--- START GIVEN DATA ---

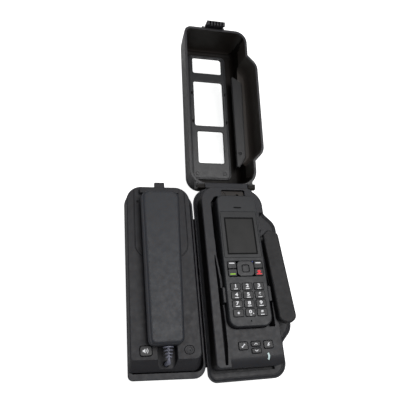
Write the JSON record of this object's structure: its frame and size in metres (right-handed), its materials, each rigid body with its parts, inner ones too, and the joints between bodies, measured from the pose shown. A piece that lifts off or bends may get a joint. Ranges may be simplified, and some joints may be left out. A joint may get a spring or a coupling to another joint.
{
  "type": "satellite phone station",
  "caption": "Marine satellite phone held in a lidded dock with clear lid windows, beside a corded call handset on its own cradle housing.",
  "frame": {"origin": "underside of the mounting plate, near its centre", "axes": "+Z away from the plate, +Y from the front lip towards the lid's hinge, +X from the call handset towards the dock"},
  "size_m": [0.2045, 0.5126, 0.1118],
  "materials": {
    "shell_plastic": "fine moulded texture, satin",
    "lid_inner": "smooth moulded",
    "handset_plastic": "fine spark-eroded texture",
    "phone_plastic": "soft satin",
    "key_plastic": "satin keys with pale printed marks",
    "seal_rubber": "matt",
    "clear_pane": "clear polycarbonate",
    "display_window": "hard gloss window",
    "display_panel": "unlit display",
    "steel": "brushed",
    "circuit_board": "solder mask",
    "inner_black": "matt",
    "cord_rubber": "satin",
    "status_lens": "translucent light pipe"
  },
  "bodies": {
    "station": {"mounting_plate": "steel", "dock_tray": "shell_plastic", "dock_seal": "seal_rubber", "dock_cradle": "shell_plastic", "dock_board": "circuit_board", "connector_block": "inner_black", "hinge_pin": "steel", "status_light": "status_lens", "unit_base": "shell_plastic", "unit_cover": "shell_plastic", "end_stop": "shell_plastic", "microphone_port": "inner_black", "ringer": "inner_black"},
    "lid": {"lid_shell": "shell_plastic", "lid_window_panel": "lid_inner", "pane_screen": "clear_pane", "pane_keypad": "clear_pane", "pane_dock_keys": "clear_pane", "lid_pad": "shell_plastic", "latch_pin": "steel"},
    "latch": {"lid_latch": "shell_plastic"},
    "phone": {"phone_front": "phone_plastic", "phone_rear": "phone_plastic", "phone_window": "display_window", "phone_display": "display_panel", "phone_board": "circuit_board", "phone_battery": "inner_black", "antenna_pivot": "inner_black"},
    "antenna": {"antenna_paddle": "phone_plastic"},
    "handset": {"handset_back": "handset_plastic", "handset_front": "handset_plastic", "handset_receiver": "inner_black", "handset_cord": "cord_rubber"},
    "hook": {"hook_plunger": "inner_black"},
    "clip_left": {"clip_left": "shell_plastic"},
    "clip_right": {"clip_right": "shell_plastic"},
    "nav": {"nav_ring": "key_plastic"},
    "speaker_key": {"speaker_key": "key_plastic"},
    "key_1": {"key_1": "key_plastic"},
    "key_2": {"key_2": "key_plastic"},
    "key_3": {"key_3": "key_plastic"},
    "key_4": {"key_4": "key_plastic"},
    "key_5": {"key_5": "key_plastic"},
    "key_6": {"key_6": "key_plastic"},
    "key_7": {"key_7": "key_plastic"},
    "key_8": {"key_8": "key_plastic"},
    "key_9": {"key_9": "key_plastic"},
    "key_star": {"key_star": "key_plastic"},
    "key_0": {"key_0": "key_plastic"},
    "key_hash": {"key_hash": "key_plastic"},
    "soft_key_left": {"soft_key_left": "key_plastic"},
    "soft_key_right": {"soft_key_right": "key_plastic"},
    "call_key": {"call_key": "key_plastic"},
    "end_key": {"end_key": "key_plastic"},
    "select_key": {"select_key": "key_plastic"},
    "dock_key_left": {"dock_key_left": "key_plastic"},
    "dock_key_up": {"dock_key_up": "key_plastic"},
    "dock_key_down": {"dock_key_down": "key_plastic"},
    "dock_key_right": {"dock_key_right": "key_plastic"}
  },
  "joints": [
    {"name": "lid_hinge", "type": "hinge", "parent": "station", "child": "lid", "pos_m": [0.0455, 0.1258, 0.0595], "axis": [-1, 0, 0], "range_deg": [-170, 0]},
    {"name": "latch_swing", "type": "hinge", "parent": "lid", "child": "latch", "pos_m": [0.04325, 0.38108, 0.0906], "axis": [-1, 0, 0], "range_deg": [0, 25]},
    {"name": "phone_lift", "type": "slide", "parent": "station", "child": "phone", "axis": [0, 0, 1], "range_m": [0, 0.05]},
    {"name": "antenna_swing", "type": "hinge", "parent": "phone", "child": "antenna", "pos_m": [0.0743, 0.038, 0.0875], "axis": [-1, 0, 0], "range_deg": [0, 150]},
    {"name": "handset_lift", "type": "slide", "parent": "station", "child": "handset", "axis": [0, 0, 1], "range_m": [0, 0.05]},
    {"name": "hook_rise", "type": "slide", "parent": "station", "child": "hook", "axis": [0, 0, 1], "range_m": [0, 0.003]},
    {"name": "clip_left_flex", "type": "hinge", "parent": "station", "child": "clip_left", "pos_m": [0.01765, -0.0325, 0.0675], "axis": [0, -1, 0], "range_deg": [0, 6]},
    {"name": "clip_right_flex", "type": "hinge", "parent": "station", "child": "clip_right", "pos_m": [0.07525, -0.0325, 0.0675], "axis": [0, 1, 0], "range_deg": [0, 6]},
    {"name": "nav_tilt", "type": "hinge", "parent": "phone", "child": "nav", "pos_m": [0.0468, -0.0017, 0.0915], "axis": [1, 0, 0], "range_deg": [-2, 2]},
    {"name": "key_1_press", "type": "slide", "parent": "phone", "child": "key_1", "axis": [0, 0, -1], "range_m": [0, 0.0007]},
    {"name": "key_2_press", "type": "slide", "parent": "phone", "child": "key_2", "axis": [0, 0, -1], "range_m": [0, 0.0007]},
    {"name": "key_3_press", "type": "slide", "parent": "phone", "child": "key_3", "axis": [0, 0, -1], "range_m": [0, 0.0007]},
    {"name": "key_4_press", "type": "slide", "parent": "phone", "child": "key_4", "axis": [0, 0, -1], "range_m": [0, 0.0007]},
    {"name": "key_5_press", "type": "slide", "parent": "phone", "child": "key_5", "axis": [0, 0, -1], "range_m": [0, 0.0007]},
    {"name": "key_6_press", "type": "slide", "parent": "phone", "child": "key_6", "axis": [0, 0, -1], "range_m": [0, 0.0007]},
    {"name": "key_7_press", "type": "slide", "parent": "phone", "child": "key_7", "axis": [0, 0, -1], "range_m": [0, 0.0007]},
    {"name": "key_8_press", "type": "slide", "parent": "phone", "child": "key_8", "axis": [0, 0, -1], "range_m": [0, 0.0007]},
    {"name": "key_9_press", "type": "slide", "parent": "phone", "child": "key_9", "axis": [0, 0, -1], "range_m": [0, 0.0007]},
    {"name": "key_star_press", "type": "slide", "parent": "phone", "child": "key_star", "axis": [0, 0, -1], "range_m": [0, 0.0007]},
    {"name": "key_0_press", "type": "slide", "parent": "phone", "child": "key_0", "axis": [0, 0, -1], "range_m": [0, 0.0007]},
    {"name": "key_hash_press", "type": "slide", "parent": "phone", "child": "key_hash", "axis": [0, 0, -1], "range_m": [0, 0.0007]},
    {"name": "soft_key_left_press", "type": "slide", "parent": "phone", "child": "soft_key_left", "axis": [0, 0, -1], "range_m": [0, 0.0007]},
    {"name": "soft_key_right_press", "type": "slide", "parent": "phone", "child": "soft_key_right", "axis": [0, 0, -1], "range_m": [0, 0.0007]},
    {"name": "call_key_press", "type": "slide", "parent": "phone", "child": "call_key", "axis": [0, 0, -1], "range_m": [0, 0.0007]},
    {"name": "end_key_press", "type": "slide", "parent": "phone", "child": "end_key", "axis": [0, 0, -1], "range_m": [0, 0.0007]},
    {"name": "select_key_press", "type": "slide", "parent": "phone", "child": "select_key", "axis": [0, 0, -1], "range_m": [0, 0.0007]},
    {"name": "dock_key_left_press", "type": "slide", "parent": "station", "child": "dock_key_left", "axis": [0, 0, -1], "range_m": [0, 0.0008]},
    {"name": "dock_key_up_press", "type": "slide", "parent": "station", "child": "dock_key_up", "axis": [0, 0, -1], "range_m": [0, 0.0008]},
    {"name": "dock_key_down_press", "type": "slide", "parent": "station", "child": "dock_key_down", "axis": [0, 0, -1], "range_m": [0, 0.0008]},
    {"name": "dock_key_right_press", "type": "slide", "parent": "station", "child": "dock_key_right", "axis": [0, 0, -1], "range_m": [0, 0.0008]},
    {"name": "speaker_key_press", "type": "slide", "parent": "station", "child": "speaker_key", "axis": [0, 0, -1], "range_m": [0, 0.001]}
  ],
  "couplings": [
    {"joint": "hook_rise", "follows": "handset_lift", "ratio": 0.05}
  ]
}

--- END GIVEN DATA ---

▸ WHAT THE TASK ASKS:
Copy out the lines in which the string "bodies" appears.

▸ WRITTEN ANSWER:
Write the JSON record of this object's structure: its frame and size in metres (right-handed), its materials, each rigid body with its parts, inner ones too, and the joints between bodies, measured from the pose shown. A piece that lifts off or bends may get a joint. Ranges may be simplified, and some joints may be left out. A joint may get a spring or a coupling to another joint.
  "bodies": {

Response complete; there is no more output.